My current client is a major telco. They have been developing high qaulity software for decades (literally). They have heavily entrenched waterfall process. They are used to doing everything to the letter of their methodology. When I first came on site two years ago I used to dispair of them ever doing anything agile.

Today, they seem to be doing agile pretty well. Its not been a universially posiitve experience and there are plenty of non-agile values and practices still floating around. On the whole though I have been impressed that rather than seeing Agile as an excuse not to write documents, they have embraced the disipline required by a leaner software process.

I have worked with clients who were much more reactive and used to being at the cuting edge. They embraced agile becuase it appeared to legitmise the lack of structure in their approach. They produced poor software when they produced up front designs and they continued to produce poor software when the developers were 'let off their leashes'.

Upon reflection I think my current client, with its long history of rigour and application of best practice has made far better use of the agile techniques. Maybe its becuase they continue to apply disiplince. Possibly its becuase they are very aware of the dangers of a less formal approach and are always trying to mitigate any risk that not having the waterfall in place might bring.
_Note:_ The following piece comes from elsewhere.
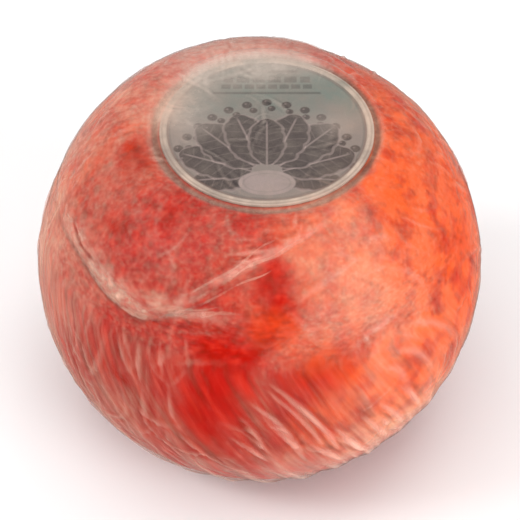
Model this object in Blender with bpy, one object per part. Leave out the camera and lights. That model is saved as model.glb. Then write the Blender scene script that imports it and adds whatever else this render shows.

In container vs out of container testing

Ever since I started with Test Driven Development back in early 2004 I have always advocated out-of-container testing and regarded any test scheme that requires deployment before execution as flawed.
I still think this is largely true and there are many many good reasons why having a fast, automated and comprehensive test suite which runs without going near the full stack is essential.
I have come to believe that this is not the whole story though. Testing by humans is an expensive and time consuming activity, often executed poorly and with debatable results. Often the best thing you get out of a test team is somebody to blame if it doesn't work in production. That sounds harsh but how many times have you heard the developments team response to a defect be 'what the hell were the testers doing for two weeks?'?
If you really want to be able to remove humans from the equation then unless you are very confident that nothing in your execution environment can affect the functionality of your software then you need to create automated tests which run against a deployment in-container.
The added advantage to in-container tests is that they can be used to seed load tests which reflect the user stories being delivered rather than some cobbled together random sample by the expensive performance consultant the week before go live.
We are writing in container tests for a RESTful web service. The tests are developed using a home rolled framework designed to be as readable as possible to the test and analysis teams. The tests are driven by the user stories being delivered and are very easy to validate against the API documents we publish.